I don’t mind her naiveté since she was so sheltered, nor do I care if she’s on the submissive side. That helplessness, though? Blah! Sometimes spunk would try showing itself, only to be squashed. Every dessert she made she’d call “pudding” (at least I think that’s what was going on.) Just strange. Blade was okay as the hero of the story. Sometimes I enjoyed him, but other times he was lackluster. Nothing special. The harshness he displayed to spur her on later made him an ass, and even if the author explains it at the end, I can’t fully forgive him.

The author’s writing style was enjoyable and she avoids melodramatic dialogue. It did get old how she overdid illustrations of the heroine’s poverty. She says the top of the food furniture is now white from too much scrubbing, is this possible? I really don’t know. She even takes it so far as to say her clothing is minimal or overworn because of poverty, and points out the jeans are almost white from being old and worn so often.
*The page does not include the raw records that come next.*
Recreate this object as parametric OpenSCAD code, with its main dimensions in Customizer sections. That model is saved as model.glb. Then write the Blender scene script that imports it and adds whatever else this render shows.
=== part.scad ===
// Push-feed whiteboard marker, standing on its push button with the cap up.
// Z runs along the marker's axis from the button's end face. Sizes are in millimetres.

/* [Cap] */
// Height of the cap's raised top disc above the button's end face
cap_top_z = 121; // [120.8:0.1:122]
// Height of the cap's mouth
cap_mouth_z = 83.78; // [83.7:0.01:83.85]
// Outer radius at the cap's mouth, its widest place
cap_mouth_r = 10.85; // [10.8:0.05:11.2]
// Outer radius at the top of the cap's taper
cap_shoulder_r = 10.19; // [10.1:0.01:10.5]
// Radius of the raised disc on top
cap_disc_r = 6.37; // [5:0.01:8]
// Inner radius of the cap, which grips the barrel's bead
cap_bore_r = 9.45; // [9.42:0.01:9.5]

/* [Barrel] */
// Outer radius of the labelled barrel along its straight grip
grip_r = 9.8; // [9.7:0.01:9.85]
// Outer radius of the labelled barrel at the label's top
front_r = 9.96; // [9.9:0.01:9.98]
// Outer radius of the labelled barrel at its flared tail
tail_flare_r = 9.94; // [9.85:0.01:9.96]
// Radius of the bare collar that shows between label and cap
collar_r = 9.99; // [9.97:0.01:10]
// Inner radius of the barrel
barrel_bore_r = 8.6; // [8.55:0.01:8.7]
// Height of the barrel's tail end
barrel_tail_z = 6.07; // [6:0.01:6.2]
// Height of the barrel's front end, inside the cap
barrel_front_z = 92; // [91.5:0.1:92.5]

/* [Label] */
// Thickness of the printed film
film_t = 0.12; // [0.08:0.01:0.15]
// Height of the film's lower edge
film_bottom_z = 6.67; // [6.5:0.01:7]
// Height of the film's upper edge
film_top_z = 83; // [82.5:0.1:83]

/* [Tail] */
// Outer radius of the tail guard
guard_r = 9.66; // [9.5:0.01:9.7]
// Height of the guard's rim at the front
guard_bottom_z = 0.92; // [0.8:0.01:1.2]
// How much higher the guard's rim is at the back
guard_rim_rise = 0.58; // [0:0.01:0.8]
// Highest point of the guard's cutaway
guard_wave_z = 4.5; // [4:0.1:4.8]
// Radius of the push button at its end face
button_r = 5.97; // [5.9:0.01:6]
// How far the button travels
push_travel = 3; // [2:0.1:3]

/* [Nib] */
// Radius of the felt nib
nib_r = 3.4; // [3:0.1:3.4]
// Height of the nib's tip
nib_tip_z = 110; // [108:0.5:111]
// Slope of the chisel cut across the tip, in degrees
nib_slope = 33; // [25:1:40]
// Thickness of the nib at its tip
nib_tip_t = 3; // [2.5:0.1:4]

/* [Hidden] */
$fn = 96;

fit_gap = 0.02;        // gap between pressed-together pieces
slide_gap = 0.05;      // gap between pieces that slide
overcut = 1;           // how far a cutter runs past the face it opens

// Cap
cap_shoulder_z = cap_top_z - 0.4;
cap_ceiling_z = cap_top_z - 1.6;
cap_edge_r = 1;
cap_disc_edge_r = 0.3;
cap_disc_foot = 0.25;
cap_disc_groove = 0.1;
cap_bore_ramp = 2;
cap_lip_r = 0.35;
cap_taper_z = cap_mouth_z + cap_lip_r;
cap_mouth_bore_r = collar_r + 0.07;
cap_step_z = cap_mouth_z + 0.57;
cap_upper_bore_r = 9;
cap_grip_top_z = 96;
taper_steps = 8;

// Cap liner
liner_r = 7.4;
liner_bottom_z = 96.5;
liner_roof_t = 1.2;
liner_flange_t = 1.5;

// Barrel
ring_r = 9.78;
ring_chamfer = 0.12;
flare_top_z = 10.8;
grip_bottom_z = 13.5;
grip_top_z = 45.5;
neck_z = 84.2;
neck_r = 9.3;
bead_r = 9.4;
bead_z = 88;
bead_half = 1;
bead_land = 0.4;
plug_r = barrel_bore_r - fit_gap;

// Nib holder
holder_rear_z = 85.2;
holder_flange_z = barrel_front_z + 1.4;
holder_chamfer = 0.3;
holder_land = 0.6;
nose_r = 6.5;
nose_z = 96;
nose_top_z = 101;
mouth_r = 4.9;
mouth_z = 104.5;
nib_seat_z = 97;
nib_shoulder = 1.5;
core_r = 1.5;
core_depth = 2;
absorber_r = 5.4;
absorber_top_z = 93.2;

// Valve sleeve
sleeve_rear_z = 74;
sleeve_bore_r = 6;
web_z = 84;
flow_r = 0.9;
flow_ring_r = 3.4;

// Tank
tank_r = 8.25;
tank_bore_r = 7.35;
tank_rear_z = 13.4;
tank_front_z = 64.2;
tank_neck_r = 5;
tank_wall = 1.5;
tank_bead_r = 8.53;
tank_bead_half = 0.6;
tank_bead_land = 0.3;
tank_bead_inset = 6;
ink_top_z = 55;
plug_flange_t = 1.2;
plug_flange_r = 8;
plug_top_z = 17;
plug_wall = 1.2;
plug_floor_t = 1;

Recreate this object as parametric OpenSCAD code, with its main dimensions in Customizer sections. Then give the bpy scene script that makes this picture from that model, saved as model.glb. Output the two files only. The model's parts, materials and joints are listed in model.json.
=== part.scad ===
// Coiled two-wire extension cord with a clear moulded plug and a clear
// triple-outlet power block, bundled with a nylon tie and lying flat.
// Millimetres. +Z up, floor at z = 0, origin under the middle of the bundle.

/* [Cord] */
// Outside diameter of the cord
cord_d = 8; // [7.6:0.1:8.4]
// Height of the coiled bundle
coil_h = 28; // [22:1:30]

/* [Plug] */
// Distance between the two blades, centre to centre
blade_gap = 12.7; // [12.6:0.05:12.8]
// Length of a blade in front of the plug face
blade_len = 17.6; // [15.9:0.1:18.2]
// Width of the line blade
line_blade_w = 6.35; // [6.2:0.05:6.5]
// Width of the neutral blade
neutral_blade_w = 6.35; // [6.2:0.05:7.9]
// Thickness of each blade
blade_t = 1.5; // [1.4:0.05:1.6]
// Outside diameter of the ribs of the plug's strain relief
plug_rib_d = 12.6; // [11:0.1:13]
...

I know that’s unlikely, as I’m one of the worst people for wearing pants a ridiculous amount (can never find ones that fit right!), and they will get holes and need thrown away way before they’d turn white.
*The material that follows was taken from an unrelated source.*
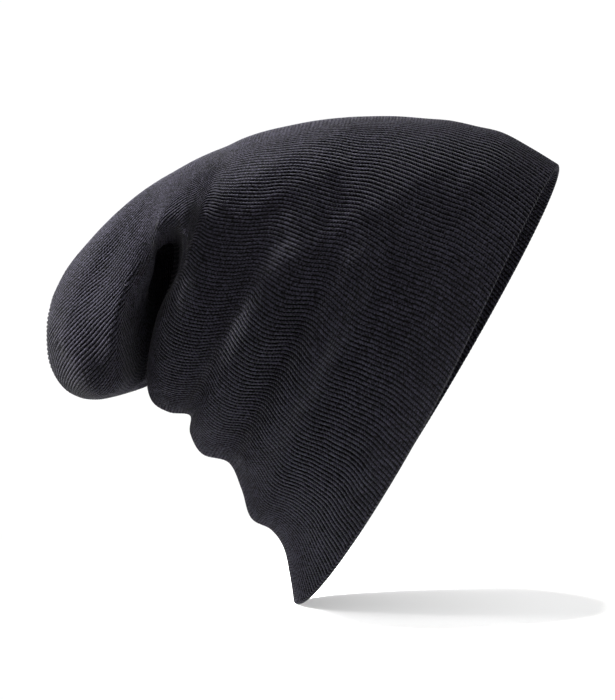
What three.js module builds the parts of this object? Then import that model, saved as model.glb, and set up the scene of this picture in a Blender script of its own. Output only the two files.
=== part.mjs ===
// A long slouch beanie in fine black rib knit, with the shape that it has when worn.
// Millimetres, +Z up. The origin is the middle of the mouth, +X runs from the nape to the forehead,
// and -Y is the near side. The bag climbs back from the mouth, is pinched over at its neck, and its
// crown end hangs down behind, turned so that the crown closes on the far side.
import * as THREE from "three";

// The fabric: two layers of fine knit lying together.
const wall = 2.4;
const rimRound = 0.9; // how far the folded edge swells past the wall's ends
const pointsAround = 54;
const stepsPerSection = 2;
const angles = Array.from({ length: pointsAround }, (_, j) => (j / pointsAround) * 2 * Math.PI);

// The bag's sections, from the rim to the crown. Each is a loop from its front point over the near
// side to its back point, and back over the far side. middleY shifts the loop sideways, tilt turns
// its width out of the Y axis (degrees), fold raises or sinks its lower sides into a ridge or a
// dent, skew moves its widest place towards the back, and full below 1 squares its sides. Beside
// the pinch the near side falls away in a flank: by the share flank, from the cosine flankAt down.
const sectionColumns = [
  "frontX", "frontZ", "backX", "backZ", "middleY", "nearHalf", "farHalf", "tilt", "fold", "skew", "full",
  "flank", "flankAt", "farTilt",
];
const sectionRows = [
  [59.5, 99.5, -59.5, -100, 0, 56, 58, 0, 0, 0, 1, 0, 0, 0],
  [48, 106.5, -61, -89.5, 0, 60, 61, 0, -0.5, 0, 1, 0, 0, 0],
  [35, 113.5, -64, -75.5, 0, 63, 64, 0, 1.5, 0, 1, 0, 0, 0],
  [23, 116.5, -70, -66.5, 0, 65, 66, 0, 1, 0, 0.98, 0, 0, 0],
  [11.5, 119, -79, -61, 0, 67, 68, 0, -2, 0, 0.95, 0, 0, 0],
  [0, 120, -83, -48, 0, 69, 69, 0, 2, 0, 0.92, 0, 0, 0],
  [-13, 121, -88.5, -35.5, 0, 70, 70, 0, -2, 0, 0.9, 0, 0, 0],
  [-25, 121, -99.5, -31.5, 0, 70, 71, 0, 1.5, 0, 0.88, 0, 0, 0],
  [-36.5, 120.5, -104, -22, 0, 69, 69, 0, 2, 0, 0.85, 0, 0, 0],
  [-50, 119, -104, -13.5, 1, 68.5, 67, 0, -2, 0, 0.82, 0, 0, 0],
  [-63, 116.5, -113, -12, 2, 67.5, 65, 0, 0, 0, 0.78, 0, 0, 0],
  [-73.5, 114, -120.5, -6.5, 4, 66, 62, 0, 0.5, 0, 0.76, 0, 0, 0],
  [-82.5, 111, -122, 7, 4, 63, 59, 0, 0, 0.05, 0.74, 0, 0, 0],
  [-90, 107.5, -115, 26.5, 3, 59, 56, 0, 0, 0.1, 0.74, 0, 0, 0],
  [-97.5, 104.5, -110, 45.5, 1, 55, 53, 0, 0, 0.18, 0.76, 0, 0, 0],
  [-105, 101, -111, 61, 0, 52, 50, 0, 0, 0.22, 0.84, 0.03, 0.1, 0],
  [-114, 96, -118.5, 57, -2, 50, 47, 0, 0, 0.22, 0.9, 0.12, 0.2, 0],
  [-122.5, 91, -119.5, 38, -3, 50, 44, 0, 0, 0.22, 0.95, 0.3, 0.2, 0],
  [-131.5, 84.5, -123, 15, -4, 50, 41, 2, 0, 0.22, 0.98, 0.3, 0.1, 3],
  [-140.5, 76, -128.5, 0, -2, 48, 38, 8, 0, 0.25, 0.98, 0.1, -0.2, 12],
  [-149, 66, -137, -5, 3, 42, 35, 19, 0, 0.22, 0.98, 0, 0, 26],
  [-156.5, 55.5, -144.5, -7.5, 11, 34, 30, 36, 0, 0.15, 1, 0, 0, 43],
  [-159.5, 45, -149.5, -6, 22, 24, 23, 50, 0, 0.05, 1, 0, 0, 60],
  [-159, 35.5, -151.5, 0, 32, 15, 16, 70, 0, 0, 1, 0, 0, 75],
  [-156.5, 27.5, -153, 8, 39, 8, 9, 83, 0, 0, 1, 0, 0, 84],
  [-154.5, 22, -153.5, 15, 42, 3, 3, 90, 0, 0, 1, 0, 0, 90],
];
const lastSection = sectionRows.length - 1;

// The rim isn't flat: its near edge sways out at the nape and in at the forehead, and its far edge
// bows out. Both fade over the first sections.
const rimWave = { nearBow: 3.1, frontSway: 7.8, backSway: 5, farBow: 13.5, farPower: 1, fadeSections: 6 };

// The two walls of the pinch's crease sway together, which closes the slot between them to the eye.
// Towards the far side they sway more, by the share farMore. On the near side, from lipFrom to
// lipTo out from the middle, they stand apart high up, above lipBelow, and leave a hole.
const crease = {
  x: -118, reach: 26, sway: 4, farMore: 0.5, turnY: 16, fadeTop: 85, fullBelow: 60,
  lipBelow: 32, lipAbove: 60, lipFrom: 12, lipTo: 42,
};

// How the folds swell: only on the lower sides, from this share of the chord on.
const foldReach = { from: 0.15, to: 1, gain: 1.3 };

// The skewed sections keep their girth with the evening share. The far side is plainer: it has
// this share of the near side's skew and squareness.
const skewEvening = 0.35;
const innerFlankLead = 0.07; // the inner skin's flank starts sooner, a wall inside the outer one
const farPlain = 0.4;

// The crown's closing.
const crownDimple = 1.6;
const gather = { radius: 4.4, height: 2.3, lobes: 8, lobeDepth: 0.12, sides: 32, gap: 0.35 };

const knitMaterial = new THREE.MeshStandardMaterial({ color: 0x1e1e23, roughness: 0.95, metalness: 0 });
const gatherMaterial = new THREE.MeshStandardMaterial({ color: 0x18181c, roughness: 0.95, metalness: 0 });

function smoothStep(from, to, value) {
  const x = Math.min(Math.max((value - from) / (to - from), 0), 1);
  return x * x * (3 - 2 * x);
}

// Any section between two rows, on a smooth curve through each column.
function sectionAt(place) {
  const along = Math.min(Math.max(place, 0), lastSection);
  const index = Math.min(Math.floor(along), lastSection - 1);
  const f = along - index;
  const section = {};
  sectionColumns.forEach((name, column) => {
    const b = sectionRows[index][column];
    const c = sectionRows[index + 1][column];
    const a = index > 0 ? sectionRows[index - 1][column] : 2 * b - c;
    const d = index + 2 <= lastSection ? sectionRows[index + 2][column] : 2 * c - b;
    const square = 2 * a - 5 * b + 4 * c - d;
    const cube = 3 * b - 3 * c + d - a;
    section[name] = 0.5 * (2 * b + (c - a) * f + square * f * f + cube * f * f * f);
  });
  return section;
}

function rimLead(angle, place) {
  const sine = Math.sin(angle);
  const cosine = Math.cos(angle);
  const sway = rimWave.backSway + (rimWave.frontSway - rimWave.backSway) * smoothStep(-0.5, 0.5, cosine);
  const near = rimWave.nearBow * sine * sine - sway * sine * cosine;
  const far = rimWave.farBow * Math.abs(sine) ** rimWave.farPower;
  return smoothStep(rimWave.fadeSections, 0, place) * (sine > 0 ? near : far);
}

function creaseSway(x, y, z) {
  const across = (x - crease.x) / crease.reach;
  const turn = Math.min(Math.max(y / crease.turnY, -Math.PI / 2), Math.PI / 2);
  const low = smoothStep(crease.fadeTop, crease.fullBelow, z);
  const lip = smoothStep(crease.lipBelow, crease.lipAbove, z) * smoothStep(crease.lipFrom, crease.lipTo, -y);
  const sway = crease.sway * (1 + crease.farMore * smoothStep(0, 20, y)) * low * (1 - lip);
  return sway * Math.sin(turn) * Math.exp(-across * across);
}

// A point of the skin on a section. The angle runs from 0 at the front point over the near side.
function surfacePoint(angle, place, section = sectionAt(place)) {
  const s = section;
  const cosine = Math.cos(angle);
  const sine = Math.sin(angle);
  const halfX = (s.frontX - s.backX) / 2;
  const halfZ = (s.frontZ - s.backZ) / 2;
  const chord = Math.hypot(halfX, halfZ);
  const lower = smoothStep(foldReach.from, foldReach.to, 0.5 - 0.5 * cosine) * Math.abs(sine);
  const half = (sine > 0 ? s.nearHalf : s.farHalf) + s.fold * foldReach.gain * lower;
  const plain = sine > 0 ? 1 : farPlain;
  const skew = s.skew * plain;
  const profile = Math.sign(sine) * Math.abs(sine) ** (1 - plain * (1 - s.full));
  const evened = (1 - skew * cosine) / (1 + skewEvening * skew * skew);
  const flank = s.flank * plain * smoothStep(s.flankAt + 0.2, s.flankAt - 0.7, cosine);
  const out = half * profile * evened * (1 - flank);
  const nearShare = smoothStep(-0.6, 0.6, sine);
  const tilt = THREE.MathUtils.degToRad(s.farTilt + (s.tilt - s.farTilt) * nearShare);
  const lead = rimLead(angle, place) - Math.sin(tilt) * out;
  const x = (s.frontX + s.backX) / 2 + cosine * halfX + (halfZ / chord) * lead;
  const y = s.middleY - Math.cos(tilt) * out;
  const z = (s.frontZ + s.backZ) / 2 + cosine * halfZ - (halfX / chord) * lead;
  return new THREE.Vector3(x + creaseSway(x, y, z), y, z);
}

function outwardNormal(angle, place) {
  const step = 0.02;
  const along = surfacePoint(angle, Math.min(place + step, lastSection))
    .sub(surfacePoint(angle, Math.max(place - step, 0)));
  const around = surfacePoint(angle + step, place).sub(surfacePoint(angle - step, place));
  return along.cross(around).normalize();
}

function ringMiddle(ring) {
  const middle = new THREE.Vector3();
  ring.forEach((point) => middle.add(point));
  return middle.divideScalar(ring.length);
}

// The section of the inner skin: its front, back, near and far points lie one wall inside.
function insetSectionAt(place) {
  const section = sectionAt(place);
  const inset = (angle) => outwardNormal(angle, place).multiplyScalar(-wall);
  const [front, near, back, far] = [0, 0.5, 1, 1.5].map((turns) => inset(turns * Math.PI));
  const rise = new THREE.Vector3(section.frontX - section.backX, 0, section.frontZ - section.backZ);
  const across = new THREE.Vector3(rise.z, 0, -rise.x).normalize();
  const nearward = (degrees) => {
    const tilt = THREE.MathUtils.degToRad(degrees);
    return across.clone().multiplyScalar(-Math.sin(tilt)).add(new THREE.Vector3(0, -Math.cos(tilt), 0));
  };
  section.frontX += front.x;
  section.frontZ += front.z;
  section.backX += back.x;
  section.backZ += back.z;
  section.middleY += (front.y + back.y) / 2;
  section.nearHalf += near.dot(nearward(section.tilt));
  section.farHalf -= far.dot(nearward(section.farTilt));
  section.flankAt += innerFlankLead;
  return section;
}

// The bag: an outer skin, an inner skin on the inset sections, a rounded rim between them, and both
// skins drawn to a point at the crown.
function knitShell() {
  const outer = [];
  const inner = [];
  for (let k = 0; k <= lastSection * stepsPerSection; k++) {
    const place = k / stepsPerSection;
    const skin = angles.map((angle) => surfacePoint(angle, place));
    const inset = insetSectionAt(place);
    outer.push(skin);
    inner.push(angles.map((angle) => surfacePoint(angle, place, inset)));
  }
  const edge = outer[0].map((point, j) => {
    const inward = outer[1][j].clone().sub(point).normalize();
    return point.clone().add(inner[0][j]).multiplyScalar(0.5).addScaledVector(inward, -rimRound);
  });
  const crownAxis = ringMiddle(outer.at(-1)).sub(ringMiddle(outer.at(-3))).normalize();
  const outerTip = ringMiddle(outer.at(-1)).addScaledVector(crownAxis, -crownDimple);
  const innerTip = ringMiddle(inner.at(-1)).addScaledVector(crownAxis, -crownDimple);

  const rings = [...outer.toReversed(), edge, ...inner];
  const positions = rings.flat().flatMap((point) => point.toArray());
  positions.push(...outerTip.toArray(), ...innerTip.toArray());
  const outerTipIndex = rings.length * pointsAround;
  const faces = [];
  for (let k = 0; k + 1 < rings.length; k++) {
    for (let j = 0; j < pointsAround; j++) {
      const next = (j + 1) % pointsAround;
      const a = k * pointsAround + j;
      const b = k * pointsAround + next;
      const c = (k + 1) * pointsAround + j;
      const d = (k + 1) * pointsAround + next;
      faces.push(a, b, c, b, d, c);
    }
  }
  const lastRing = (rings.length - 1) * pointsAround;
  for (let j = 0; j < pointsAround; j++) {
    const next = (j + 1) % pointsAround;
    faces.push(j, outerTipIndex, next);
    faces.push(lastRing + j, lastRing + next, outerTipIndex + 1);
  }
  const geometry = new THREE.BufferGeometry();
  geometry.setAttribute("position", new THREE.Float32BufferAttribute(positions, 3));
  geometry.setIndex(faces);
  geometry.computeVertexNormals();
  const mesh = new THREE.Mesh(geometry, knitMaterial);
  mesh.name = "knit_shell";
  return mesh;
}

// The drawn-up stitches that close the crown: a small puckered button on the closed end.
function crownGather() {
  const { radius, height, sides, lobes, lobeDepth, gap } = gather;
  const profile = [
    [0, 0],
    [0.7 * radius, 0],
    [radius, 0.35 * height],
    [0.86 * radius, 0.8 * height],
    [0.5 * radius, height],
    [0, 0.8 * height],
  ].map(([r, y]) => new THREE.Vector2(r, y));
  const geometry = new THREE.LatheGeometry(profile, sides);
  const spots = geometry.attributes.position;
  for (let i = 0; i < spots.count; i++) {
    const x = spots.getX(i);
    const z = spots.getZ(i);
    const pucker = 1 - lobeDepth * (0.5 - 0.5 * Math.cos(lobes * Math.atan2(z, x)));
    spots.setXYZ(i, x * pucker, spots.getY(i), z * pucker);
  }
  geometry.computeVertexNormals();
  const mesh = new THREE.Mesh(geometry, gatherMaterial);
  mesh.name = "crown_gather";
  const end = sectionAt(lastSection);
  mesh.position.set((end.frontX + end.backX) / 2, end.middleY + gap, (end.frontZ + end.backZ) / 2);
  return mesh;
}

const beanie = new THREE.Group();
beanie.name = "slouch_beanie";
beanie.add(knitShell(), crownGather());

export default beanie;
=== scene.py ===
import math

import bpy
import numpy as np
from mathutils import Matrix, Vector


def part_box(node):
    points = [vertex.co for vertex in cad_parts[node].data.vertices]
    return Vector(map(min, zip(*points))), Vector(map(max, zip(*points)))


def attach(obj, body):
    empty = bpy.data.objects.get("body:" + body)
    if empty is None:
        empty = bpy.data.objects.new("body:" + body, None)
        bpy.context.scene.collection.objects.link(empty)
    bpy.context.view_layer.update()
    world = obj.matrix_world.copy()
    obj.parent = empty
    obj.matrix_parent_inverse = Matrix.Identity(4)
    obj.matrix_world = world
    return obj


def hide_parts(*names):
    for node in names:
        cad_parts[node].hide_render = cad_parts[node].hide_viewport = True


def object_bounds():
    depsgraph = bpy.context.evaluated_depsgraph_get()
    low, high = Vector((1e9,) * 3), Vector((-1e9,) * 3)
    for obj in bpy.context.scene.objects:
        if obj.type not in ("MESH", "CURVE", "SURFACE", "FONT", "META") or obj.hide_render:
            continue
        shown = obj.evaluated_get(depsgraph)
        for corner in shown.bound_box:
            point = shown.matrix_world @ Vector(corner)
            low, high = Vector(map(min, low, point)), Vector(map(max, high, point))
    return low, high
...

Overall a passable Harlequin but nothing stellar.

The Heiress Bride
By Laurey Bright ★★☆☆☆

This book was just okay - nothing really stood out about it. The heroine was likeable enough, although I think she should have been a bit more harsh to her father when the news was announced. The misunderstanding was realistic enough for a drama piece, but really she shouldn't have married him thinking that. I would think that misconception would have made me not want to. I would have been in the mood to say, the heck with all of them, and leave everyone - but that's just me. The ending was sweet though and made the hero seem more genuine for once.

The Cinderella Coach
By Roz Denny Coach ★★★☆☆

Harlequin Themes:
Misunderstanding, Boss/Employee, Virginal  Heroine

Decent story, was better in the first half. After awhile when they were falling in love it started losing it's spark. One annoying thing was she kept saying his name when they talked to where it was unrealistic. I dug how the author made this one different by having a problem being the very real merging of cultures and family traditions, I hadn't read anything like that before. I liked the heroine, but the hero not so much, he was too quick to misunderstand and hold a grudge. Get over it already. I also got annoyed toward the end with her having to hold up the ruse to please everyone, I felt like telling her grandparents to get over it and Mikki and Mei-Li to man up.

Their Wedding Day
By Emma Darcy ★★★☆☆

Harlequin Themes:

It had most of the themes I don't care much for with these - pre-existing children, past relationship, not much drama between the couples, too perfect - but somehow it still worked. This book was so sweet my blood sugar almost rose reading it, but it wasn't cloying somehow. Magic it must be. I was a bit dismay by the lead gal's acceptance of handouts and greed and the hero is too good to be true, but it must have fit my mood today. The kids were sweet too, especially the boy. Romance at it's unrealistic finest, but still a treat to read on certain days.

A Woman's Place
By Nicola West ★★★☆☆

Harlequin Themes:
Already have a child

A decent Harlequin, although nothing special. I'm surprised the average ratings for this book on Goodreads is that bad. Compared to other Harlequins that are average, it really isn't worse. Could be because Jan is simply an annoying character - feminism so in-grained I gritted my teeth. There's no realistic friction between the leads really - the small stumble between them isn't too big to overcome. The jealousy with Kurt is rather silly and in the end, when the author reveals his true intention and why, well...it just doesn't make the most sense. Some of the dialogue was hokey, and of course the book stands cursed with some melodramatic servings. There's no credible reason the leads should have fallen in love as not much bonding is done, no major moments had, but so many of these short and romantic fairy-tales are like that.

The Marriage Bracelet
By Rebecca Winters ★★☆☆☆

Harlequin Themes:

Actually pretty good - the gypsy culture is intriguing, although it only delves into it so much. I want my own tsara in the backyard now. The heroine is likeable enough and close knit with the family, even if a bit wide eyed sometimes (aren't they all?) The hero is great - dark, silver eyed, intense, protective, just how I like. There is no steam in the story. Branko's personality was hilarious, adding a needed brush of humor. I did find the family a little too intrusive sometimes, even if the brother was likeable.